Appendix 4 - Regarding a four (4)-day schedule
The parties agree to invite the local parties to introduce a schedule including a four (4)-day work week.
1. Four (4)-day work week
For full-time employees, the regular work week is modified as follows:
a) The regular work week for employees currently working thirty-two-and-a-half (32.5) hours becomes thirty (30) hours, distributed over four (4) days of seven-and-a-half (7.5) hours of work.
b) The regular work week for employees currently working thirty-five (35) hours becomes thirty-two (32) hours, distributed over four (4) days of eight (8) hours of work.
c) The regular work week for employees currently working thirty-six-and-a-quarter (36.25) hours becomes thirty-two (32) or thirty-three (33) hours, distributed over four (4) days of eight (8) or eight-and-a-quarter (8.25) hours of work.
d) The regular work week for employees currently working thirty-seven-and-a-half (37.5) hours becomes thirty-three (33) or thirty-four (34) hours, distributed over four (4) days of eight-and-a-quarter (8.25) or eight-and-a-half (8.5) hours of work.
e) The regular work week for employees currently working thirty-eight-and-three-quarters (38.75) hours becomes thirty-four (34) or thirty-five (35) hours, distributed over four (4) days of eight-and-a-half (8.5) or eight-and-three-quarters (8.75) hours of work.
For part-time employees, the regular work day is the one provided on the new schedule.
2. Conversion of sick leave and statutory holidays into premiums for full-time employees
- The maximum number of days of sick leave that can be accumulated annually is reduced from 9.6 days to 5 days.
- The number of statutory holidays may be reduced to a minimum of 8 days and a maximum of 11 days.
- These days of sick leave and statutory holidays that are freed up are converted into a compensation index. Depending on the number of days off that are converted, the percentage used to calculate the index varies as indicated in the following table:
Days converted | Compensation index |
---|---|
12.6 | 4.3% |
13.6 | 4.9% |
14.6 | 5.5% |
15.6 | 6.0% |
The compensation index applies to the hourly rate of pay for the job title, the supplement and the psychiatry premium, as well as the additional remuneration provided in Article 17 and Appendix 1, applied to the hourly rate of pay for the job title.
3. Changes resulting from the new schedule
Full-time employees continue to be governed by the rules applicable to full-time employees.
In addition to benefits such as statutory holidays and sick days, which are taken into account for the purposes of calculating the compensation index, the other benefits to be prorated to the new work schedule are:
Former schedule | New schedule | |
---|---|---|
Weekly premiums and supplements | ||
Floating days off | 5 days | 4 days |
Annual vacation leave | ||
Less than 15 years of service | 20 days | 16 days |
15 years of service | 21 days | 16.8 days |
16 years of service | 22 days | 17.6 days |
17 years of service | 23 days | 18.4 days |
18 years of service | 24 days | 19.2 days |
19 years of service or more | 25 days | 20 days |
The salary to be used for the purposes of paying the additional remuneration provided under Article 17 and Appendix 1 is the salary stipulated on the new schedule.

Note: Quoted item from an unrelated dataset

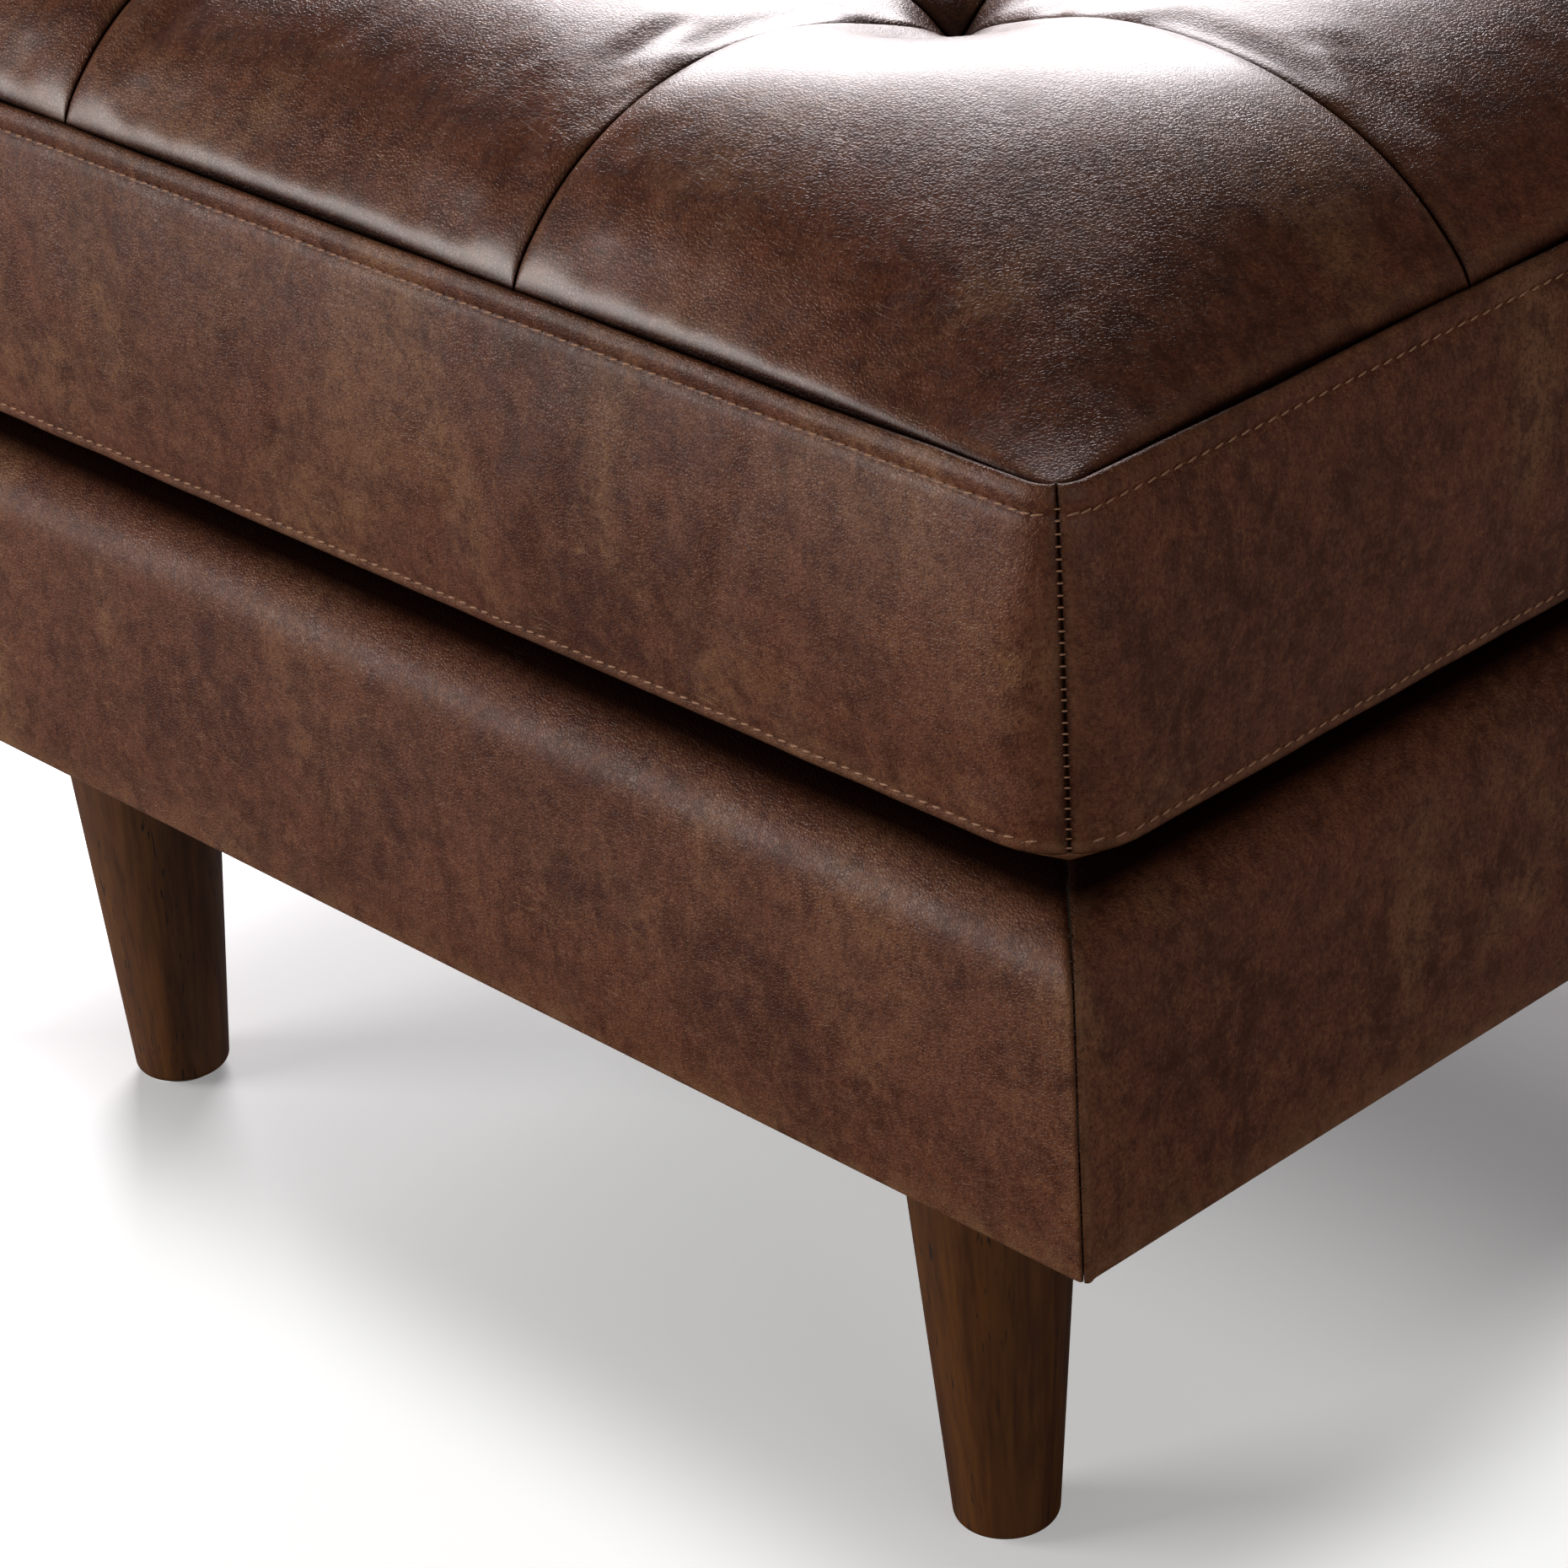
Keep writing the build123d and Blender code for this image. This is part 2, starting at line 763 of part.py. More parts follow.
with BuildPart() as tuft_anchors:
    add(tuft_set(anchor_radius, anchor_bottom, anchor_top))
    add(tie_hole, mode=Mode.SUBTRACT)
save(tuft_anchors, "tuft_anchors")

with BuildPart() as tuft_ties:
    add(tuft_set(tie_radius, knot_bottom, tie_top))
    add(tuft_set(tie_knot_radius, knot_bottom, anchor_bottom))
    add(tuft_set(tie_knot_radius, tie_top - tie_knot_thickness, tie_top))
save(tuft_ties, "tuft_ties")


def crown_height(column_step, row_step):
    """Height above the rim at a point of the half-panel grid: a corner, a seam's middle or a centre."""
    steps = ((column_step, 2 * columns), (row_step, 2 * rows))
    on_rim = any(step in (0, last) for step, last in steps)
    beside_rim = sum(step in (1, last - 1) for step, last in steps)
    odd_steps = sum(step % 2 for step, last in steps)
    if odd_steps == 0:
        return 0 if on_rim else tuft_height
    if odd_steps == 1:
        if on_rim:
            return ridge_bow
        return outer_seam_crown if beside_rim else inner_seam_crown
    return (centre_panel_crown, side_panel_crown, corner_panel_crown)[beside_rim]


block_base = foam_top - seam_band_height


def crowned_block(column, row):
    """The space under one square of the cushion's top: crowned, drawn in at its tufts, flat below."""
    x_start = column_lines[column] + seam_gap / 2
    y_start = row_lines[row] + seam_gap / 2
    x_size = column_lines[column + 1] - x_start - seam_gap / 2
    y_size = row_lines[row + 1] - y_start - seam_gap / 2
    with BuildPart() as block:
        for x_step in range(3):
            top = [
                (
                    y_start + y_step * y_size / 2,
                    panel_rim + crown_height(2 * column + x_step, 2 * row + y_step),
                )
                for y_step in range(3)
            ]
            with BuildSketch(Plane.YZ.offset(x_start + x_step * x_size / 2)):
                with BuildLine():
                    ThreePointArc(*top)
                    Polyline(top[0], (top[0][0], block_base), (top[-1][0], block_base), top[-1])
                make_face()
        loft()
    return block.part


with BuildPart() as top_region:
    with BuildSketch(level_plane(foam_top)):
        RectangleRounded(top_width, top_depth, cushion_corner_radius - panel_inset)
    extrude(amount=seam_band_height + 2 * centre_panel_crown)

blocks = {
    (column, row): crowned_block(column, row) for column in range(columns) for row in range(rows)
}
row_names = ("front", "middle", "back")
column_names = ("left", "centre", "right")
for (column, row), block in blocks.items():
    with BuildPart() as top_panel:
        add(block)
        add(block.moved(Location((0, 0, -leather_thickness))), mode=Mode.SUBTRACT)
        add(top_region.part, mode=Mode.INTERSECT)
    save(top_panel, f"top_panel_{row_names[row]}_{column_names[column]}")

with BuildPart() as biscuit_pads:
    add([block.moved(Location((0, 0, -leather_thickness - soft_gap))) for block in blocks.values()])
    add(top_region.part, mode=Mode.INTERSECT)
    add([tie_hole, knot_recess], mode=Mode.SUBTRACT)
save(biscuit_pads, "biscuit_pads")


# Boxing: bulged strips with a raised seam band along their lower and upper edges
boxing_middle = boxing_height / 2


def make_boxing(turn, length, across):
    """One side of the boxing, from corner seam to corner seam round both half corners."""
    half = length / 2 - cushion_inset
    edge = across / 2 - cushion_inset
    radius = cushion_corner_radius
    centre_x = half - radius
    centre_y = radius - edge
    eighth = quarter_turn / 2
    seam_angle = degrees(seam_gap / 2 / radius)
    band_top = boxing_height - seam_band_height
    with BuildPart() as boxing:
        with BuildLine(level_plane(boxing_bottom, turn)) as path:
            CenterArc((-centre_x, centre_y), radius, 5 * eighth + seam_angle, eighth - seam_angle)
            Line((-centre_x, -edge), (centre_x, -edge))
            CenterArc((centre_x, centre_y), radius, 6 * eighth, eighth - seam_angle)
        along = path.wires()[0] % 0
        inward = Vector(0, 0, 1).cross(along)
        with BuildSketch(Plane(origin=path.wires()[0] @ 0, x_dir=inward, z_dir=along)):
            with BuildLine():
                ThreePointArc((leather_thickness, 0), (0, seam_band_height / 2), (stitch_dip, seam_band_height))
                ThreePointArc((stitch_dip, seam_band_height), (-boxing_bulge, boxing_middle), (stitch_dip, band_top))
                ThreePointArc(
                    (stitch_dip, band_top),
                    (0, band_top + seam_band_height / 2),
                    (leather_thickness, boxing_height),
                )
                Polyline(
                    (leather_thickness, boxing_height),
                    (seam_band_thickness, boxing_height),
                    (seam_band_thickness, band_top),
                    (stitch_dip + leather_thickness, band_top),
                )
                ThreePointArc(
                    (stitch_dip + leather_thickness, band_top),
                    (leather_thickness - boxing_bulge, boxing_middle),
                    (stitch_dip + leather_thickness, seam_band_height),
                )
                Polyline(
                    (stitch_dip + leather_thickness, seam_band_height),
                    (seam_band_thickness, seam_band_height),
                    (seam_band_thickness, 0),
                    (leather_thickness, 0),
                )
            make_face()
        sweep(path=path.wires()[0])
        if turn == sides["back"][0]:
            with BuildSketch(section_plane(turn)):
                with Locations((-edge, boxing_bottom + boxing_middle)):
                    Rectangle(2 * (boxing_bulge + cut_overrun), zip_slot_height)
            extrude(amount=zip_length / 2 + zip_slot_margin, both=True, mode=Mode.SUBTRACT)
    return boxing


for side, (turn, length, across) in sides.items():
    save(make_boxing(turn, length, across), f"boxing_{side}")

# Zip in the back boxing: two tapes behind a slot, the closed chain, its stops and the slider
zip_turn = sides["back"][0]
zip_level = boxing_bottom + boxing_middle
tape_face = cushion_inset - overall_depth / 2 - boxing_bulge + leather_thickness + zip_set_back
head_back = tape_face - zip_neck_thickness
head_face = head_back - zip_head_thickness
chain_length = zip_length - 2 * zip_stop_length - 2 * slider_fit

with BuildPart() as zip_tapes:
    with BuildSketch(section_plane(zip_turn)):
        with Locations((tape_face + zip_tape_thickness / 2, zip_level)):
            Rectangle(zip_tape_thickness, zip_tape_height)
            Rectangle(zip_tape_thickness, seam_gap, mode=Mode.SUBTRACT)
    extrude(amount=zip_length / 2, both=True)
save(zip_tapes, "zip_tapes")

with BuildPart() as zip_chain:
    with BuildSketch(section_plane(zip_turn)):
        with Locations((tape_face - zip_neck_thickness / 2, zip_level)):
            Rectangle(zip_neck_thickness, zip_neck_height)
    extrude(amount=chain_length / 2, both=True)
    with BuildSketch(Plane(origin=(0, -head_back, zip_level), x_dir=(1, 0, 0), z_dir=(0, 1, 0))):
        Rectangle(chain_length, zip_spine_height)
        with GridLocations(zip_tooth_pitch, 0, int(chain_length / zip_tooth_pitch), 1):
            Rectangle(zip_tooth_width, zip_head_height)
    extrude(amount=zip_head_thickness)
save(zip_chain, "zip_chain")

with BuildPart() as zip_stops:
    stop_x = (zip_length - zip_stop_length) / 2
    with BuildSketch(Plane(origin=(0, -tape_face, zip_level), x_dir=(1, 0, 0), z_dir=(0, 1, 0))):
        with Locations((-stop_x, 0), (stop_x, 0)):
            Rectangle(zip_stop_length, zip_head_height)
    extrude(amount=zip_neck_thickness + zip_head_thickness)
save(zip_stops, "zip_stops")

with BuildPart() as zip_slider:
    neck_side = zip_neck_height / 2 + slider_fit
    head_side = zip_head_height / 2 + slider_fit
    slider_side = head_side + slider_wall
    slider_face = head_face - slider_fit - slider_wall
    slider_start = -chain_length / 2
    upper_half = [
        (slider_face, slider_side),
        (tape_face - slider_fit, slider_side),
        (tape_face - slider_fit, neck_side),
        (head_back + slider_fit, neck_side),
        (head_back + slider_fit, head_side),
        (head_face - slider_fit, head_side),
    ]
    lower_half = [(x, -y) for x, y in reversed(upper_half)]
    with BuildSketch(section_plane(zip_turn, slider_start)):
        with BuildLine():
            Polyline(*[(x, zip_level + y) for x, y in upper_half + lower_half], close=True)
        make_face()
    extrude(amount=slider_length)
save(zip_slider, "zip_slider")
print("slider travel", chain_length - slider_length)
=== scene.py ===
"""Looks of a tufted leather ottoman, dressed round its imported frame: leather, wood, cloth, light, camera."""

import json
import logging
import math
from dataclasses import dataclass, field
from enum import Enum
from typing import Sequence

import bpy
import numpy as np
from mathutils import Matrix, Vector, noise


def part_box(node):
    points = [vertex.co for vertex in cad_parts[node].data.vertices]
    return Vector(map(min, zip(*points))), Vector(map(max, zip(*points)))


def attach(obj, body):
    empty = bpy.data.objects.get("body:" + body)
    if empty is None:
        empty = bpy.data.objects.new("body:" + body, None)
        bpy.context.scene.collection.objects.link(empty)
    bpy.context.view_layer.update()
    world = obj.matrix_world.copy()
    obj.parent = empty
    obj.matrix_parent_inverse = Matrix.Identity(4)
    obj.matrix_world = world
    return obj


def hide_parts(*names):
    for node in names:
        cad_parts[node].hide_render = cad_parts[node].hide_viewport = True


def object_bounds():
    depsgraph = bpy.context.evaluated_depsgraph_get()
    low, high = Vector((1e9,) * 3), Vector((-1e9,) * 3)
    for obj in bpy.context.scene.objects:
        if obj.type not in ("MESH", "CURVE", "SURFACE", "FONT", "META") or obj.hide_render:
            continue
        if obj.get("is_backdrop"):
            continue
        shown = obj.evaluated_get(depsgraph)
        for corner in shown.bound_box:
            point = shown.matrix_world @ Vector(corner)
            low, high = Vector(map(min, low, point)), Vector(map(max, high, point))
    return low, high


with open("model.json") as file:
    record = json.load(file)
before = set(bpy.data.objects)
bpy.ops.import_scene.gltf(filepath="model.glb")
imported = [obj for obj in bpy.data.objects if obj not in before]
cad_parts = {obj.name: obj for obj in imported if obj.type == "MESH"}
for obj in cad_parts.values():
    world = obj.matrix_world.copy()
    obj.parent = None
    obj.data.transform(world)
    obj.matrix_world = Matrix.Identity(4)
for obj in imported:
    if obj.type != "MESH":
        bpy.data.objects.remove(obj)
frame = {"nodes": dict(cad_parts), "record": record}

logging.basicConfig(level=logging.INFO, format="%(message)s")
log = logging.getLogger("ottoman")

MM = 0.001
EIGHTH_TURN = math.pi / 4

UPRIGHT = (0.0, 0.0, 0.0)
ALONG_X = (0.0, math.pi / 2, 0.0)
ALONG_Y = (math.pi / 2, 0.0, 0.0)

Triple = tuple[float, float, float]
Colour = Triple
Span = tuple[float, float]
Faces = list[tuple[int, ...]]
Grid = np.ndarray
Piece = bpy.types.Object
Socket = bpy.types.NodeSocket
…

The salary to be used for calculating any benefits, allowances or other is the salary stipulated on the new schedule, including the compensation index, in particular for:
- maternity, paternity and adoption leave allowances
- disability insurance benefits
- job-security allowance
- leave with deferred pay
For the purposes of qualifying for overtime, the regular work day for a full-time or part-time employee or an employee doing replacement work is the one stipulated on the new schedule.
The regular work week of a full-time employee or an employee replacing a full-time employee for the latter’s entire schedule is the one stipulated on the new schedule. For an employee doing replacement work on both kinds of schedules, the regular work week is the one stipulated for the job title with the five (5)-day schedule.
4. Rules of application
The local parties, or the employee and the Employer, must agree on the model chosen, its duration and rules of application.
The terms to be agreed upon include in particular:
a) application for a minimum of one (1) year, renewable;
b) the possibility for either party to terminate the agreement after providing notice sixty (60) days prior to renewal;
c) the possibility for the parties to terminate the agreement at any time by mutual consent.
5.
For the duration of their day off, employees may continue to participate in the pension plan, in which case they are credited with the service and pensionable earnings corresponding to the day off. To this end, the parties may agree on the terms for paying the employee’s contributions. Failing an agreement, the employees themselves pay all the required contributions that correspond to the day off.
6.
When it is not possible to give access to the four (4)-day schedule to all employees who volunteer for it, the Employer takes seniority into account in deploying that schedule, unless the local parties come to a different agreement.